Młodsza siostra Kate Moss nie ma już problemów z wagą. Zapozowała w skąpym bikini ledwo zakrywającym jej biust...
Lottie Moss jeszcze niedawno rozprawiała na temat druzgocących skutków zażywania Ozempicu. Zdaje się jednak, że zdołała wrócić do formy. Bez chwili wahania zrzuciła ubrania, by pokazać internautom, jak obecnie wygląda jej ciało.
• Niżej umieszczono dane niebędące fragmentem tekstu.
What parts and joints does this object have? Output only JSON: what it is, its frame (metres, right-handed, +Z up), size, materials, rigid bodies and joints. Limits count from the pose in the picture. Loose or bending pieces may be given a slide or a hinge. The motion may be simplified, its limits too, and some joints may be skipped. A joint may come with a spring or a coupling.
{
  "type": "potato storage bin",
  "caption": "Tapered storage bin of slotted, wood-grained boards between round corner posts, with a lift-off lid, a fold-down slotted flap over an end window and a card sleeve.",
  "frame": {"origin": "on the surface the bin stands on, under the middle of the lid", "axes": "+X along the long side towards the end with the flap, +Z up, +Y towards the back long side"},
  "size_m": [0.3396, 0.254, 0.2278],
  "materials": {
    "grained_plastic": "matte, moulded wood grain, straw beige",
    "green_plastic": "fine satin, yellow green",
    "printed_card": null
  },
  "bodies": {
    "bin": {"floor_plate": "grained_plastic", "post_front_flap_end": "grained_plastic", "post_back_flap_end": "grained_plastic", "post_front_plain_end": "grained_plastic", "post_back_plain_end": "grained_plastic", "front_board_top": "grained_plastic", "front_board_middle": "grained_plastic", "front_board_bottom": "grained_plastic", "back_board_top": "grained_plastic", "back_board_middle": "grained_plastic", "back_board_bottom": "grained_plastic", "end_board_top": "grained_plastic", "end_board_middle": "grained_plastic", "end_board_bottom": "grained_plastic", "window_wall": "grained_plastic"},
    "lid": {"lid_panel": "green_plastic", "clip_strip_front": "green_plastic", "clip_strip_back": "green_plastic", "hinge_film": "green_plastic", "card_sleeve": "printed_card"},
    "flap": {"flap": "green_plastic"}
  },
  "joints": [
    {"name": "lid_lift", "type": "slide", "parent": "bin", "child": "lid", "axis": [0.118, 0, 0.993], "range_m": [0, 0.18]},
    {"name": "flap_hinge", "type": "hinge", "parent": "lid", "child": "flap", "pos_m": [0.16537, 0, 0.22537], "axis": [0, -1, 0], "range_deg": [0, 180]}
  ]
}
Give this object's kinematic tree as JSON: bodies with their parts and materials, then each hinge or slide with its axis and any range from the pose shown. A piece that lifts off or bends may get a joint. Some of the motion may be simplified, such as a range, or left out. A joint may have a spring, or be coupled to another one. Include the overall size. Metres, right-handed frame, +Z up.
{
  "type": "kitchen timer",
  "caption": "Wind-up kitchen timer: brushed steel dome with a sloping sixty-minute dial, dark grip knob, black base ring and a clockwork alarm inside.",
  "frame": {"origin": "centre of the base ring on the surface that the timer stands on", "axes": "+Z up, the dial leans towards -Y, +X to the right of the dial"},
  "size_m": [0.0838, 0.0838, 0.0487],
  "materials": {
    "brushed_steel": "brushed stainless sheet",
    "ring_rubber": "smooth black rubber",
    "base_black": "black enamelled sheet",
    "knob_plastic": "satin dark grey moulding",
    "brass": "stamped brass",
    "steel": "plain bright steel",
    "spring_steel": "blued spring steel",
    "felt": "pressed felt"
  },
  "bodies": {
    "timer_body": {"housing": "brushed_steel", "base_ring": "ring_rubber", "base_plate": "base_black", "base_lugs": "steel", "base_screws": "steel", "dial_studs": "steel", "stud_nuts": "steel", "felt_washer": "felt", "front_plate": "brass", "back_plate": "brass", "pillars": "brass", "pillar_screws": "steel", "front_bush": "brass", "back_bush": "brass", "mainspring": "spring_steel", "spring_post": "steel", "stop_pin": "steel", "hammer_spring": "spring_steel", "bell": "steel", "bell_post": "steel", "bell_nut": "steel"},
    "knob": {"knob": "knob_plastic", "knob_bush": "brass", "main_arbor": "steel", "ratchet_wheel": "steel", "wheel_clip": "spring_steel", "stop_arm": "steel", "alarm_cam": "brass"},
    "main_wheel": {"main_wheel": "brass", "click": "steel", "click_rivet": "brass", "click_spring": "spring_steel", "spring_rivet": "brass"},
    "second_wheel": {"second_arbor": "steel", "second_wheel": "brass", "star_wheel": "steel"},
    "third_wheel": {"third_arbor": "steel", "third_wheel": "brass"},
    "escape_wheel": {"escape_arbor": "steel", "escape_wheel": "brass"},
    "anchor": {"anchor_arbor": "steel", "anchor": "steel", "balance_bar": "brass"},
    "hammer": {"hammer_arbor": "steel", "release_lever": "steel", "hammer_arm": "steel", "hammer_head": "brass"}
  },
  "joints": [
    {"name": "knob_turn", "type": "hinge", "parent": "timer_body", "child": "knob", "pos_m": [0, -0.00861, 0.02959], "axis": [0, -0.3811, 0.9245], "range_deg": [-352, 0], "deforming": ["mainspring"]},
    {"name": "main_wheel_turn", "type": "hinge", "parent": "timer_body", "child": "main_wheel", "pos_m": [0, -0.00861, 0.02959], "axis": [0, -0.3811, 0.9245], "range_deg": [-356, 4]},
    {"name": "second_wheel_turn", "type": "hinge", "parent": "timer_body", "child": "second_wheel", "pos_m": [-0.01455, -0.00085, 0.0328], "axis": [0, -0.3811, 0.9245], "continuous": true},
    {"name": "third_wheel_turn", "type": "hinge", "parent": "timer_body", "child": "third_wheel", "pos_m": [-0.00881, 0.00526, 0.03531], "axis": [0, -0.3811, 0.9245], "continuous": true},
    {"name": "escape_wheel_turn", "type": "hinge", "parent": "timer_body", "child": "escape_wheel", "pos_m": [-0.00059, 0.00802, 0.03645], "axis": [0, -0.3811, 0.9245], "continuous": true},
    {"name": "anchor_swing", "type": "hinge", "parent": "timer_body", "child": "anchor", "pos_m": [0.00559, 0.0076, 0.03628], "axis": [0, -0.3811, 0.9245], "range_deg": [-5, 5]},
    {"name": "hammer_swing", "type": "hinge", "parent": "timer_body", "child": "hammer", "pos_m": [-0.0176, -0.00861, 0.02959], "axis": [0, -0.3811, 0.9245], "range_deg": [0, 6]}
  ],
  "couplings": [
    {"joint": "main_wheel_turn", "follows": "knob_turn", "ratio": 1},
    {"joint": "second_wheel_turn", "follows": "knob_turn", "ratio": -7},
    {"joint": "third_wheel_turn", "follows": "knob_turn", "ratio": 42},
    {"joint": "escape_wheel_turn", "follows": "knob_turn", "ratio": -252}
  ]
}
Lottie Moss wybiła się na nazwisku swojej starszej o 24 lata przyrodniej siostry. Zwróciła na siebie uwagę całego modowego świata, kiedy w 2011 r. jako zaledwie 13-letnia dziewczyna pełniła obowiązki druhny na ślubie Kate Moss. Już 3 lata później debiutowała w kampanii reklamowej marki Calvin Klein. Prawdziwym wyróżnieniem dla niej była sesja okładkowa dla francuskiej edycji magazynu "Vouge".
Kobieta zdecydowanie nie wykorzystała olbrzymiej szansy na osiągnięcie międzynarodowej kariery. 26-latka znalazła dużo szybszą i łatwiejszą drogę zarobku, zasilając grono roznegliżowanych celebrytek, które postanowiły zmonetyzować atuty swych odsłoniętych ciał. Dołączenie przez nią do platformy OnlyFans automatycznie przekreśliło jej dobre relacje z bliskimi.
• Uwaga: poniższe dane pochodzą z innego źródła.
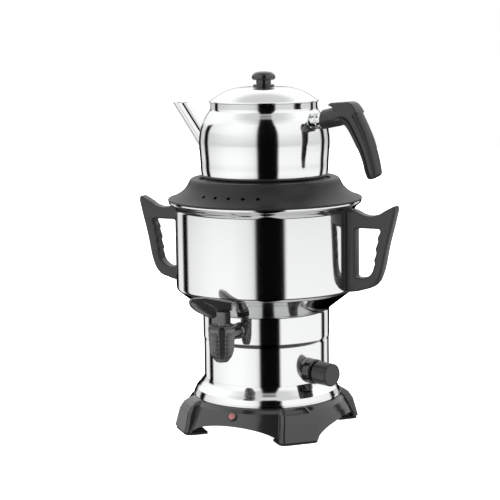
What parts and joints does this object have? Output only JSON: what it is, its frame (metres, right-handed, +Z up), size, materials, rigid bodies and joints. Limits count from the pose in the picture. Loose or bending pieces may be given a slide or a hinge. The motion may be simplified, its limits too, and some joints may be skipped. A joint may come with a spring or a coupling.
{
  "type": "electric samovar",
  "caption": "Electric samovar: polished steel boiler with a lever tap, thermostat knob and pilot light on a footed base, and a lidded teapot standing on its black lid ring.",
  "frame": {"origin": "middle of the bounding box's bottom, on the surface that the foot pads stand on", "axes": "+Z up; -Y towards the front, where the tap points; +X and -X towards the boiler's two handles. The vessels' own axis stands at y = 0.01362 m, because the tap reaches out in front."},
  "size_m": [0.334, 0.2576, 0.4234],
  "materials": {
    "polished_steel": "mirror-polished stainless steel",
    "plain_steel": "plain bright steel",
    "black_plastic": "semi-gloss moulded black",
    "foot_rubber": "matt black rubber",
    "silicone": "translucent white silicone",
    "heater_aluminium": "cast and machined",
    "ceramic": "unglazed steatite",
    "pilot_lens": "pinkish red translucent plastic"
  },
  "bodies": {
    "boiler": {"boiler_tank": "polished_steel", "lower_case": "polished_steel", "bottom_cover": "plain_steel", "cover_screw_1": "plain_steel", "cover_screw_2": "plain_steel", "cover_screw_3": "plain_steel", "cover_screw_4": "plain_steel", "tie_rod": "plain_steel", "tie_nut": "plain_steel", "heating_element": "plain_steel", "tap_nut": "plain_steel", "right_handle_screw_1": "plain_steel", "right_handle_screw_2": "plain_steel", "left_handle_screw_1": "plain_steel", "left_handle_screw_2": "plain_steel", "base": "black_plastic", "right_handle": "black_plastic", "left_handle": "black_plastic", "tap_body": "black_plastic", "tap_cap": "black_plastic", "knob_disc": "black_plastic", "pilot_housing": "black_plastic", "cord_gland": "black_plastic", "foot_pad_1": "foot_rubber", "foot_pad_2": "foot_rubber", "foot_pad_3": "foot_rubber", "foot_pad_4": "foot_rubber", "tap_outer_seal": "foot_rubber", "tap_inner_seal": "silicone", "plug_seal": "silicone", "heater_plate": "heater_aluminium", "thermal_cutout": "ceramic", "terminal_block": "ceramic", "thermostat": "ceramic", "pilot_lens": "pilot_lens"},
    "boiler_lid": {"boiler_lid_ring": "black_plastic"},
    "teapot": {"teapot_body": "polished_steel", "teapot_spout": "polished_steel", "handle_bracket": "polished_steel", "teapot_grip": "black_plastic", "grip_set_screw": "plain_steel"},
    "teapot_lid": {"teapot_lid": "polished_steel", "lid_knob": "black_plastic", "lid_knob_screw": "plain_steel"},
    "thermostat_knob": {"thermostat_knob": "black_plastic", "thermostat_shaft": "plain_steel"},
    "tap_lever": {"tap_lever": "black_plastic", "tap_plug": "plain_steel"}
  },
  "joints": [
    {"name": "boiler_lid_lift", "type": "slide", "parent": "boiler", "child": "boiler_lid", "axis": [0, 0, 1], "range_m": [0, 0.05]},
    {"name": "teapot_lift", "type": "slide", "parent": "boiler_lid", "child": "teapot", "axis": [0, 0, 1], "range_m": [0, 0.06]},
    {"name": "teapot_lid_lift", "type": "slide", "parent": "teapot", "child": "teapot_lid", "axis": [0, 0, 1], "range_m": [0, 0.05]},
    {"name": "thermostat_turn", "type": "hinge", "parent": "boiler", "child": "thermostat_knob", "pos_m": [0.07456, -0.01537, 0.0756], "axis": [-0.932, 0.3624, 0], "range_deg": [0, 270]},
    {"name": "tap_lever_turn", "type": "hinge", "parent": "boiler", "child": "tap_lever", "pos_m": [0, -0.10668, 0.1431], "axis": [0, 0, 1], "range_deg": [0, 90]}
  ]
}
Lottie Moss nie ma problemów z eksponowaniem ciała
Brytyjka doskonale odnajduje się przed obiektywem aparatu, choć od kilku lat nie miała do czynienia z profesjonalnym sprzętem fotograficznym. Chętnie pręży się do fotek wykonanych zwykłym smartfonem, pokazując swoje półnagie zdjęcia, zwracające uwagę nie tylko na jej kształty, ale też liczne malowidła skórne pokrywające jej ręce i okolice prawej piersi. To właśnie tatuażom poświęciła najnowszą instagramową publikację.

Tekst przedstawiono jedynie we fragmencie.